On that last point, it may seem that the show is arguing one-sidedly for diversity of viewpoint, for democracy and democratic ideals and the rule of law, and arguing against militarism and dictatorship and the quashing of dissent. And yet: it was the democratic process, a free and fair election, that put Baltar into the office of the presidency. So, clearly, the show is not giving us an unvarnished partisan screed; it may have its slant, but it also plays fair. Well, most of the time; for example, the behavior of Adama and Roslin in “Dirty Hands” (no spoiler) was contrived to suit the needs of the story, and was resolved with virtually no motivation, making them seem almost bipolar. Likewise, the left-field exploration of a secondary character in “The Passage” was poorly handled, and makes the equally poorly handled setup of the resource crisis in the same episode look good in comparison. So the show doesn’t always get the balance right; sometimes they fall on their face.

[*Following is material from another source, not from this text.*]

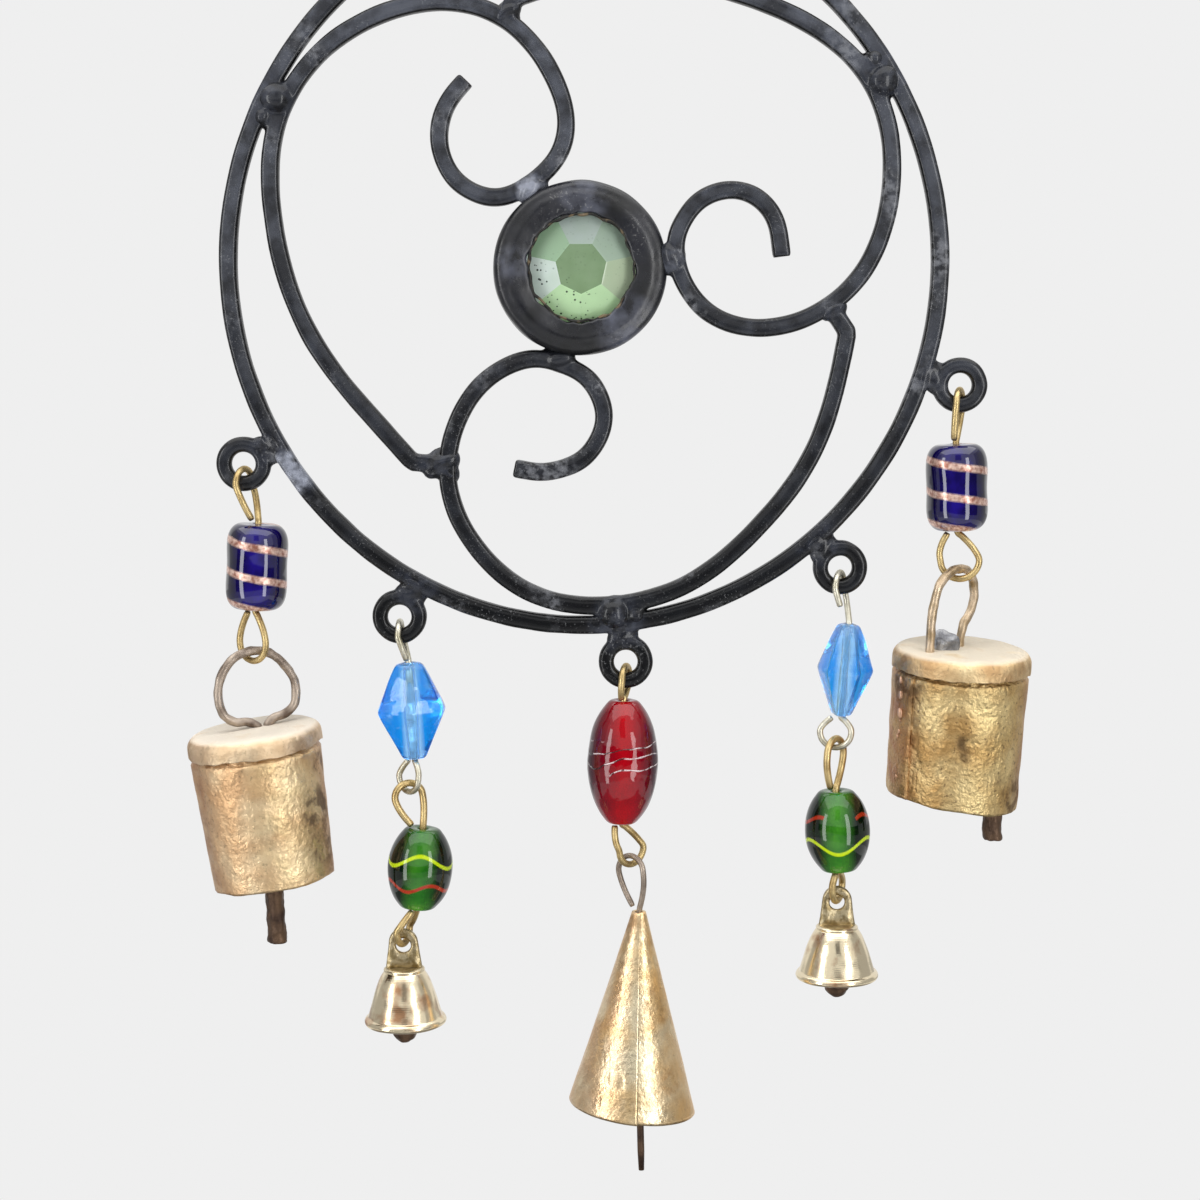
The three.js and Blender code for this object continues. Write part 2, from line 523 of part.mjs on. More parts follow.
function capSolid(bell) {
  const top = -bell.capDrop;
  const [edge, dome] = [CAP_EDGE_RADIUS, CAP_DOME];
  const { capRadius: radius, capHeight: high } = bell;
  const profile = closed([[0, top], [radius - 2.4 * edge, top - 0.1], [radius - edge, top - dome],
    [radius - 0.3 * edge, top - dome - 0.4 * edge], [radius, top - dome - edge], [radius, top - high],
    [radius - SHEET, top - high], [radius - SHEET, top - dome - edge], [radius - edge - 0.3 * SHEET, top - dome - SHEET],
    [0, top - SHEET]]);
  const cap = toSolid(turned(profile, 28).translate(bell.axisShift, 0, 0));
  const u = across(bell.loopYaw);
  const holes = bell.legs.map((leg) => {
    const radiusOfHole = bell.loopWire / 2 + HANG_GAP + 0.1;
    const hole = new THREE.CylinderGeometry(radiusOfHole, radiusOfHole, 6, 12).rotateX(Math.PI / 2);
    return toSolid(hole.translate(u.x * leg, u.y * leg, top));
  });
  return cut(cap, ...holes);
}

// The shell fits inside the cap's skirt and widens just below it
function shellSolid(bell) {
  const top = -bell.capDrop - CAP_DOME - CAP_EDGE_RADIUS - CLEAR;
  const skirt = -bell.capDrop - bell.capHeight - CLEAR;
  const mouth = -bell.capDrop - bell.height;
  const { shellTop, shellMouth } = bell;
  const inCap = bell.capRadius - SHEET - CLEAR;
  const profile = closed([[inCap, top], [inCap, skirt], [shellTop, skirt - SHEET], [shellMouth, mouth],
    [shellMouth - SHEET, mouth], [shellTop - SHEET, skirt - SHEET], [inCap - SHEET, skirt], [inCap - SHEET, top]]);
  return toSolid(slanted(turned(profile, 28), top, mouth, bell.rimSlant).translate(bell.axisShift, 0, 0));
}

// Lowers one side of a rim by a slant, less and less towards the top
function slanted(geometry, top, mouth, slant) {
  const place = geometry.attributes.position;
  for (let i = 0; i < place.count; i += 1) {
    const depth = (place.getZ(i) - top) / (mouth - top);
    place.setZ(i, place.getZ(i) - place.getX(i) * Math.tan(slant * RAD) * depth);
  }
  return geometry;
}

// Rod with a flattened, pierced top, hung on a wire that runs along X
function rodClapper({ reach, top, tip }) {
  const { hole, wall, thickness } = CLAPPER_EYE;
  const holeAt = COW_BELLS[1].loopWire / 2 + HANG_GAP + CLEAR - hole;
  const plate = new THREE.Shape();
  plate.absarc(0, holeAt, hole + wall, 0, Math.PI, false);
  plate.lineTo(-(hole + wall), holeAt - hole - 2.6);
  plate.lineTo(hole + wall, holeAt - hole - 2.6);
  plate.holes.push(new THREE.Path().absarc(0, holeAt, hole, 0, 2 * Math.PI, true));
  const eye = new THREE.ExtrudeGeometry(plate, { depth: thickness, bevelEnabled: false, curveSegments: 8 });
  eye.translate(0, 0, -thickness / 2).rotateX(Math.PI / 2).rotateZ(Math.PI / 2);
  const shoulder = holeAt - hole - 1.3;
  const rod = turned([[0, -reach], [tip / 2, -reach], [top / 2, -reach * 0.55], [top / 2, shoulder - 0.8],
    [thickness / 2 + 0.2, shoulder], [0, shoulder]], 10);
  return join(toSolid(eye), toSolid(rod));
}

function addCowBell(parent, number, hold) {
  const bell = COW_BELLS[number];
  parent.rotation.set(bell.nod * RAD, -bell.tilt * RAD, 0, 'YXZ');
  parent.name = `cow_bell_${number}_pivot`;
  const top = hold + HANG_GAP + bell.loopWire / 2;
  const points = bellLoopPoints(bell, top);
  addPiece(parent, `bell_loop_${number}`, ironWire, wireAlong(points, bell.loopWire));
  const cap = capSolid(bell);
  addPiece(parent, `bell_cap_${number}`, coatedSheet, cap);
  addPiece(parent, `bell_shell_${number}`, coatedSheet, shellSolid(bell));
  const clapper = addGroup(parent, hookCentre(bell).add(vec(0, 0, -HOOK.radius)), -bell.clapper.lean);
  clapper.quaternion.premultiply(parent.quaternion.clone().invert());
  clapper.name = `clapper_${number}_pivot`;
  const rod = addPiece(clapper, `clapper_${number}`, clapperIron, rodClapper(bell.clapper));
  rod.rotation.z = bell.hook.yaw * RAD;
  return { bell, cap, points };
}

// Solder left between the legs of a loop, on top of the cap
function addSolderLump(parent, number, { bell, cap, points }) {
  const middle = across(bell.loopYaw).multiplyScalar((bell.legs[0] + bell.legs[1]) / 2);
  middle.z = -bell.capDrop + CLEAR + SOLDER_LUMP.high * 0.3;
  const half = { x: SOLDER_LUMP.across, y: SOLDER_LUMP.deep, z: SOLDER_LUMP.high };
  const slab = new THREE.CylinderGeometry(bell.capRadius, bell.capRadius, 8, 24).rotateX(Math.PI / 2);
  const under = toSolid(slab.translate(bell.axisShift, 0, -bell.capDrop + CLEAR - 4));
  const wire = wireAlong(points, bell.loopWire, CLEAR + 0.1);
  addPiece(parent, `solder_lump_${number}`, solder, cut(ellipsoid(middle, half), under, wire));
}

// Cone bell

function addConeBell(parent, hold) {
  const wire = CONE.hangerWire;
  parent.rotation.y = -CONE.tilt * RAD;
  parent.name = 'cone_bell_3_pivot';
  const crown = hold + HANG_GAP + wire / 2;
  const stem = vec(CONE.apexShift, 0, -CONE.apexDrop + 0.6);
  const eye = eyePoints({ stem, centre: vec(0, 0, crown - CONE.hangerRadius), radius: CONE.hangerRadius,
    yaw: CONE.hangerYaw, side: 1, stemSide: CONE.stemSide, wire });
  const hook = vec(CONE.apexShift, 0, -CONE.apexDrop - CONE.hookDepth);
  const points = [...eye.reverse(), stem, vec(CONE.apexShift, 0, hook.z + 3.6)];
  for (let turn = 0; turn >= -210; turn -= 30) {
    const sideways = CONE.hookRadius * Math.cos(turn * RAD);
    points.push(hook.clone().add(vec(sideways, 0, CONE.hookRadius * Math.sin(turn * RAD))));
  }
  addPiece(parent, 'cone_hanger_3', ironWire, wireAlong(points, wire));
  addPiece(parent, 'cone_bell_3', coatedSheet, coneSolid());
  const place = hook.clone().add(vec(0, 0, -CONE.hookRadius));
  const clapper = addGroup(parent, place, CONE.tilt - CONE.clapperLean);
  clapper.name = 'clapper_3_pivot';
  addPiece(clapper, 'clapper_3', clapperIron, wireClapper(wire / 2));
}

// Rolled cone, open at the apex, its rim cut at a slant
function coneSolid() {
  const { apexRadius, mouthRadius, height, sheet, apexShift, apexDrop } = CONE;
  const profile = closed([[apexRadius, 0], [mouthRadius, -height], [mouthRadius - sheet, -height],
    [apexRadius - sheet, 0]]);
  return toSolid(slanted(turned(profile, 30), 0, -height, CONE.rimSlant).translate(apexShift, 0, -apexDrop));
}

// A straight wire with an eye at its top, hung on a wire that runs along X
function wireClapper(hold) {
  const { clapperWire: wire, clapperEye: radius, clapperReach: reach } = CONE;
  const centre = vec(0, 0, hold + HANG_GAP + 0.2 + wire / 2 - radius);
  const points = [];
  for (let turn = -40; turn <= 240; turn += 28) {
    points.push(centre.clone().add(vec(0, -radius * Math.cos(turn * RAD), radius * Math.sin(turn * RAD))));
  }
  points.push(vec(0, radius * 0.15, centre.z - radius * 1.5), vec(0, 0, centre.z - radius * 2.2), vec(0, 0, -reach));
  return wireAlong(points, wire);
}

// Small cast bells

// Outer outline of the cast bell, [radius, depth share]
const CAST_OUTLINE = [[0, 0], [0.12, 0.06], [0.27, 0.22], [0.45, 0.45], [0.66, 0.68], [0.84, 0.86], [0.94, 0.95]];

function smallBellSolid(bell) {
  const { wall, lip, tabThickness, tabHole, ringRadius, ringSection } = CAST;
  const crown = -bell.crownDrop;
  const width = bell.mouthRadius - bell.crownRadius;
  const at = (share, depth) => [bell.crownRadius + share * width, crown - depth * bell.height];
  const outer = CAST_OUTLINE.map(([share, depth]) => at(share, depth));
  const rim = [[bell.mouthRadius, crown - bell.height + lip], [bell.mouthRadius, crown - bell.height + 0.2],
    [bell.mouthRadius - 0.4, crown - bell.height]];
  const inner = CAST_OUTLINE.slice(1).reverse().map(([share, depth]) => {
    const [radius, z] = at(share, depth);
    return [radius - wall, z - (depth < 0.1 ? wall * 0.6 : 0)];
  });
  const body = toSolid(turned(closed([[0, crown], ...outer, ...rim, [bell.mouthRadius - wall - 0.5, crown - bell.height],
    ...inner, [0, crown - wall]]), 28));
  const holeAt = bell.wire / 2 + HANG_GAP + 0.2 - tabHole;
  const tab = new THREE.Shape();
  const topRadius = CAST.tabTopHalfWidth;
  tab.moveTo(-CAST.tabHalfWidth, crown - 0.5);
  tab.lineTo(CAST.tabHalfWidth, crown - 0.5);
  tab.absarc(0, bell.tabTop - topRadius, topRadius, 0.1, Math.PI - 0.1, false);
  tab.holes.push(new THREE.Path().absarc(0, holeAt, tabHole, 0, 2 * Math.PI, true));
  const plate = new THREE.ExtrudeGeometry(tab, { depth: tabThickness, bevelEnabled: false, curveSegments: 8 });
  plate.translate(0, 0, -tabThickness / 2).rotateX(Math.PI / 2);
  const ring = new THREE.TorusGeometry(ringRadius, ringSection, 6, 14).rotateX(Math.PI / 2);
  ring.translate(0, 0, ringCentreZ(bell));
  return join(body, toSolid(plate), toSolid(ring));
}

const ringCentreZ = (bell) => -bell.crownDrop - CAST.wall - CAST.ringRadius * 0.55;

function pearSolid(bell) {
  const pivotZ = ringCentreZ(bell) - CAST.ringRadius;
  const mouth = -bell.crownDrop - bell.height - pivotZ;
  const eyeCentre = CAST.ringSection + HANG_GAP + PEAR.eyeSection - PEAR.eyeRadius;
  const eye = new THREE.TorusGeometry(PEAR.eyeRadius, PEAR.eyeSection, 6, 14).rotateX(Math.PI / 2).rotateZ(Math.PI / 2);
  const eyeFoot = eyeCentre - PEAR.eyeRadius;
  const ball = mouth - PEAR.belowRim + PEAR.radius;
  const outline = [[0, eyeFoot], [PEAR.neck, eyeFoot - 0.3]];
  for (let turn = 60; turn >= -60; turn -= 30) {
    outline.push([PEAR.radius * Math.cos(turn * RAD), ball + PEAR.radius * Math.sin(turn * RAD)]);
  }
  return join(toSolid(eye.translate(0, 0, eyeCentre)), toSolid(turned([...outline, [0, mouth - PEAR.belowRim]], 12)));
}

function addSmallBell(parent, number) {
  const bell = SMALL_BELLS[number];
  parent.rotation.y = -bell.tilt * RAD;
  parent.name = `small_bell_${number}_pivot`;
  addPiece(parent, `small_bell_${number}`, castBrass, smallBellSolid(bell));
  const clapper = addGroup(parent, vec(0, 0, ringCentreZ(bell) - CAST.ringRadius), bell.tilt);
  clapper.name = `bell_clapper_${number}_pivot`;
  addPiece(clapper, `bell_clapper_${number}`, clapperIron, pearSolid(bell));
}

// Strands

const strandPivot = (ring, number) =>
  addGroup(ring, eyeletCentre(EYELET_ANGLES[number - 1]).add(vec(0, 0, -EYELET_MIDDLE_RADIUS)));

function addCowBellStrand(ring, number) {
  const name = `link_wire_${number}`;
  const foot = addLink(strandPivot(ring, number), name, `cobalt_bead_${number}`, brassWire, EYELET_CORNER);
  return [foot, addCowBell(foot, number, LINKS[name].wire / 2)];
}

function addSmallBellStrand(ring, number) {
  const upper = `upper_link_${number}`;
  const middle = addLink(strandPivot(ring, number), upper, `azure_bead_${number}`, paleWire, EYELET_CORNER);
  const foot = addLink(middle, `lower_link_${number}`, `green_bead_${number}`, brassWire, LINKS[upper].wire / 2);
  addSmallBell(foot, number);
}

const windChime = new THREE.Group();
const ring = addGroup(windChime, vec(0, 0, -RING_HALF_HEIGHT - eyeletReach));
addFrame(ring);
addCowBellStrand(ring, 1);
addSmallBellStrand(ring, 2);
const middleFoot = addLink(strandPivot(ring, 3), 'link_wire_3', 'red_bead_3', brassWire, EYELET_CORNER);
addConeBell(middleFoot, LINKS.link_wire_3.wire / 2);
addSmallBellStrand(ring, 4);
const [lastFoot, lastBell] = addCowBellStrand(ring, 5);
addSolderLump(lastFoot, 5, lastBell);

export default windChime;
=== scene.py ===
"""Iron wind chime: a ring of square bar with scrolls and a glass centre, and five strands of beads and bells.

Lengths are in millimetres until a mesh is made. The origin is the hanging eye, Z is up and the front faces -Y.
"""
import json
import math

import bpy
import numpy as np
from bpy.props import FloatProperty, FloatVectorProperty, PointerProperty
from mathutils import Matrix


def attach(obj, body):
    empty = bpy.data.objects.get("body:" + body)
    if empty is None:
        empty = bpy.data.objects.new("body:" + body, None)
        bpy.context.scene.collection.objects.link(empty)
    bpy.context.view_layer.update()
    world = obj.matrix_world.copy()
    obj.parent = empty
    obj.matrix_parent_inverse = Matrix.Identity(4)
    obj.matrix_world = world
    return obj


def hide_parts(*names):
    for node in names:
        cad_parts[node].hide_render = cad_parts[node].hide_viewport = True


bl_info = {
    "name": "Iron Wind Chime",
    "version": (1, 0, 0),
    "blender": (4, 5, 0),
    "location": "View3D > Sidebar > Wind Chime",
    "description": "Builds a forged wind chime with glass beads and bells round its packed frame",
    "category": "Object",
}

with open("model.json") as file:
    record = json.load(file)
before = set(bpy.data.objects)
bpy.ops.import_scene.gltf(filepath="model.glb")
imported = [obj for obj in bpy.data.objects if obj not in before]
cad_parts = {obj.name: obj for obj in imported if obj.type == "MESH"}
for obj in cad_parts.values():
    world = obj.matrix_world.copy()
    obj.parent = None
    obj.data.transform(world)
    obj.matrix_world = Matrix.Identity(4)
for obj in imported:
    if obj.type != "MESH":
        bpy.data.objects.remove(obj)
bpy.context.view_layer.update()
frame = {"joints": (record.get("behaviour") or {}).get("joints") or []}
JOINTS = {joint["name"]: joint for joint in frame["joints"]}

MM = 0.001
MM_PER_METRE = 1000.0
CLEAR = 0.3
HANG_GAP = 0.5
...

But I’m not arguing that. What I’m arguing is, whether or not the show is succeeding from week to week (and I would agree that season three is far more frustratingly inconsistent than the previous two seasons), the things that it’s doing, the goals it’s pursuing, are eminently worthwhile, and give value to the show even when the individual installments land with a thud. The central narrative principles have remained solid from day one; the show has not compromised on its core artistic themes.
So, no. I don’t think Battlestar Galactica has jumped the shark.